Is the apartment asset manager singularly focused on managing their apartment investments or are they distracted by other pursuits? Some of the most quality apartment asset managers I have met focus on apartments exclusively, and often focus their efforts in a limited locale. As an example, of three apartment asset managers I know (all of whom own thousands of units), the first owns apartments in many states, the second owns apartments and single family homes in a few states, and the third owns 70% of his 10,000 apartment units in one submarket of one city. All things being equal, I will bet on the asset manager who controls his units in one locale and has a single-minded focus.
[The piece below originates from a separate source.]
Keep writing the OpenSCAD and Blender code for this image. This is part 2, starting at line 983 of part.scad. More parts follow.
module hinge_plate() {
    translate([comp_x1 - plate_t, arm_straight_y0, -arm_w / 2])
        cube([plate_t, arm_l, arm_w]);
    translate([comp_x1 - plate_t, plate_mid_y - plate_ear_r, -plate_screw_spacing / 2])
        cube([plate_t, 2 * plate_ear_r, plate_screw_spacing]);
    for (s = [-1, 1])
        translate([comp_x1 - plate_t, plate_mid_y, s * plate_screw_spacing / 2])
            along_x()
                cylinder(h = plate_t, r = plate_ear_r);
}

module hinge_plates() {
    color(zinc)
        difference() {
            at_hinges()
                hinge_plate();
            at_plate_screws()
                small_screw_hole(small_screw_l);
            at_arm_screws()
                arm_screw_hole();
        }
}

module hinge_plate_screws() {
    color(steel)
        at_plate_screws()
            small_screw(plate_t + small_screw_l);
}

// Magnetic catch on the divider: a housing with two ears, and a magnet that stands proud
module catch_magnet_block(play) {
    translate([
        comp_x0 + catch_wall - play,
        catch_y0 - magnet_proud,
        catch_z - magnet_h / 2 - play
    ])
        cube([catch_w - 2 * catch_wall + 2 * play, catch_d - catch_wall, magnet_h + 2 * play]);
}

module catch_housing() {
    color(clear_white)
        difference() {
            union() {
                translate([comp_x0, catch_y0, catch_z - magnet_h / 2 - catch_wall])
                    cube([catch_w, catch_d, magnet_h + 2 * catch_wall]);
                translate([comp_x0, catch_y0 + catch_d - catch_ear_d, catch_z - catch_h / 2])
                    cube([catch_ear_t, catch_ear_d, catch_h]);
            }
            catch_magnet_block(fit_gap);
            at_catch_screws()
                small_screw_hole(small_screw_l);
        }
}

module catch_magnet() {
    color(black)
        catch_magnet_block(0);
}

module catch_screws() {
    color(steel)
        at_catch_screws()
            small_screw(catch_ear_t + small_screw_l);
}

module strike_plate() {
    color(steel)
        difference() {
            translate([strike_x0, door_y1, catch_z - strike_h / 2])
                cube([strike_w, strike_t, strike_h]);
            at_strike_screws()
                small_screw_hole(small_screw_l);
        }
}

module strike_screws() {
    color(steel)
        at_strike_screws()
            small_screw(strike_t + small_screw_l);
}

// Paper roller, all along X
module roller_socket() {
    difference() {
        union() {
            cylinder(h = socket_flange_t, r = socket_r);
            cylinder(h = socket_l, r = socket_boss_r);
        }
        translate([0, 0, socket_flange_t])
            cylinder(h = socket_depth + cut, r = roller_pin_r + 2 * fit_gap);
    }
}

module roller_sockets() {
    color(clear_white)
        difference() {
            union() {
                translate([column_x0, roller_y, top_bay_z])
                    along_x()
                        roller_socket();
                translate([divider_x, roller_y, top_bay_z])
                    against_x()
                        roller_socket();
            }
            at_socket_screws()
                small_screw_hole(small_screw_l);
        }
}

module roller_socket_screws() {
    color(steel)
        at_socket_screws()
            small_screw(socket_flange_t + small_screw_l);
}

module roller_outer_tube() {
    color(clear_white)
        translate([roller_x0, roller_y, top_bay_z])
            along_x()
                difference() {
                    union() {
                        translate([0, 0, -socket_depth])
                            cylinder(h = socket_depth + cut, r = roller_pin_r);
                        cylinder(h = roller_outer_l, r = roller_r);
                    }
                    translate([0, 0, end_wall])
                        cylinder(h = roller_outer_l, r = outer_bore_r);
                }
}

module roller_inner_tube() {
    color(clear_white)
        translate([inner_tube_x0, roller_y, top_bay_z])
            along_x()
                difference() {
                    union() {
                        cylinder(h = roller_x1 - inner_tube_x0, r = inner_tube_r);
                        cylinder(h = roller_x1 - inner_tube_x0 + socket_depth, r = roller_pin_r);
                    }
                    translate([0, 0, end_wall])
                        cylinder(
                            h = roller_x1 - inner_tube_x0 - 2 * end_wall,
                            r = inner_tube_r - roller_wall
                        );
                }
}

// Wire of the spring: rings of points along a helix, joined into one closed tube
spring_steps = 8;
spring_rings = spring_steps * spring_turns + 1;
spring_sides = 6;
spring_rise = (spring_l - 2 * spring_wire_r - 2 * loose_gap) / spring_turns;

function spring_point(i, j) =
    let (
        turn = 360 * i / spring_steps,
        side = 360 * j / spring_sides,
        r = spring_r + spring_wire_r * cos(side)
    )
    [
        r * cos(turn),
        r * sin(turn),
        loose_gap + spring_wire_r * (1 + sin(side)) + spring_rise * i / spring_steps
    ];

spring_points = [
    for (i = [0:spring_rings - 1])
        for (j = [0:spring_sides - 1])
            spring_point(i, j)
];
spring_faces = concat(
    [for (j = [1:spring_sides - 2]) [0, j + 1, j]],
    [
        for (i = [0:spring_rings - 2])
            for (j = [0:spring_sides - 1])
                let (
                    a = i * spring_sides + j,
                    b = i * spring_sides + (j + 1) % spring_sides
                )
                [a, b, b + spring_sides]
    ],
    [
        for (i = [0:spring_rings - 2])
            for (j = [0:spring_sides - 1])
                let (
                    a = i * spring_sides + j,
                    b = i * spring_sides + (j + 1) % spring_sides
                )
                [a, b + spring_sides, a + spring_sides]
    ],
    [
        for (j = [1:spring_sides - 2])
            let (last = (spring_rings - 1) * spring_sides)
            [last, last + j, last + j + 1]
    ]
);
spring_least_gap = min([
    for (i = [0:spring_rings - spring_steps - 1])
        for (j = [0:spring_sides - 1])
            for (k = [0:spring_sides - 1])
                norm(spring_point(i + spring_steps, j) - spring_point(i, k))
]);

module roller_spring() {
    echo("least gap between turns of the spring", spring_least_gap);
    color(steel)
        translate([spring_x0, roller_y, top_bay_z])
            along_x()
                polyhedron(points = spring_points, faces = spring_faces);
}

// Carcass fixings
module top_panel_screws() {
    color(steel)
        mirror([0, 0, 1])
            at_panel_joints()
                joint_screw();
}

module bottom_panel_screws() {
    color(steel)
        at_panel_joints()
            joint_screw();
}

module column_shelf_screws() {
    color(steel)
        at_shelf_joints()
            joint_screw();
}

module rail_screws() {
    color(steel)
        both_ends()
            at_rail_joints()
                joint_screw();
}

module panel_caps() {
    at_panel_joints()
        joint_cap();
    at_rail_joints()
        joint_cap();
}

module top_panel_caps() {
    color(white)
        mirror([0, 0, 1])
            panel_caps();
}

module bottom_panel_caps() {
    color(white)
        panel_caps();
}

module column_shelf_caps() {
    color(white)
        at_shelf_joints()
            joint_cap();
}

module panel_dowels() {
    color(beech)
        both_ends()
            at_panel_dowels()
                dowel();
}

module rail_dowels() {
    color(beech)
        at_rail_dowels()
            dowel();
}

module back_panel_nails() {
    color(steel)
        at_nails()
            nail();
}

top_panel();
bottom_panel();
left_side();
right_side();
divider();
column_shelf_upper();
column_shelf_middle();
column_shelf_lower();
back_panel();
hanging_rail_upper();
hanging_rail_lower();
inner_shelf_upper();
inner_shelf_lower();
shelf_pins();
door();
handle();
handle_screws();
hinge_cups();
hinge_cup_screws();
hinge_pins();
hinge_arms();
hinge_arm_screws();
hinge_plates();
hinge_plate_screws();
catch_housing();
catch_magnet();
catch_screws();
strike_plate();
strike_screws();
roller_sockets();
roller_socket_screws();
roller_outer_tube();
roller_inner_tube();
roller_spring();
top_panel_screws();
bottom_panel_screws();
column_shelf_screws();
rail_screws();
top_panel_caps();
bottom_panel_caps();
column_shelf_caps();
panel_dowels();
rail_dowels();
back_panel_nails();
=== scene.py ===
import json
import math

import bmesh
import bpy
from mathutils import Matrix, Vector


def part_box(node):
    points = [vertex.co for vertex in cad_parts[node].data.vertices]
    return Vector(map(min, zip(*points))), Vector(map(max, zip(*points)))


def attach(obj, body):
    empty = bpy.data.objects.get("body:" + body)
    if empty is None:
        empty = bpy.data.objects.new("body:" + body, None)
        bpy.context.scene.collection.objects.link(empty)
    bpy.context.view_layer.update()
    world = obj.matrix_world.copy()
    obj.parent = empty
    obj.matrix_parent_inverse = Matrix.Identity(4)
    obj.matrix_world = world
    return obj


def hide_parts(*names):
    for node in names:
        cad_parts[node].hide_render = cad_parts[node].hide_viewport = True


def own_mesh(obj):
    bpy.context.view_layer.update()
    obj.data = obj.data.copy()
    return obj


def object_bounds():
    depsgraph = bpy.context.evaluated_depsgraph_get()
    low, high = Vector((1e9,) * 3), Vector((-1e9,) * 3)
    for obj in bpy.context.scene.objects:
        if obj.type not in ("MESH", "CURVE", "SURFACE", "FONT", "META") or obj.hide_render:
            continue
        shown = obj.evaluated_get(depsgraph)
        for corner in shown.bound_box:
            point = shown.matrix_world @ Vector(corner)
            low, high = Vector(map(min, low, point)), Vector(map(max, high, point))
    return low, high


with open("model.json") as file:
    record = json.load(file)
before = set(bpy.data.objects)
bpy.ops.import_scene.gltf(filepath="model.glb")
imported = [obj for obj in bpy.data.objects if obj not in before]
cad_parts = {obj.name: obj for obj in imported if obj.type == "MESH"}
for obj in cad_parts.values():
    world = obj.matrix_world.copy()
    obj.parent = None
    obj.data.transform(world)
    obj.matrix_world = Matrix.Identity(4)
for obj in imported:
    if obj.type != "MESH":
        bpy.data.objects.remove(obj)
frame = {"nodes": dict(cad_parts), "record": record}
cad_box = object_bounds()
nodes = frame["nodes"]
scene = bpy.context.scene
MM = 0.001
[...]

The level of intimate understanding and control over your investment becomes more difficult when you are spread across various investment types and locations.

5. Alignment of Income

How an apartment asset manager earns his or her income is an important question to consider. In my opinion, the best apartment investment arrangement is one in which everyone, active and passive investors, profit together or suffer together. I know an active investor, also known as a syndicator, who earns a fee upon putting a deal together and another upon the sale of the deal. Because the syndicator only earns money on the way in and the way out, he has little vested interest in how the property performs in the time between buying and selling. A more ideal setup is where the apartment asset manager earns something for putting the deal together, managing the asset in the interim, and upon selling the deal. When in doubt, ask yourself how the asset manager is getting compensated, and whether or not you agree with it.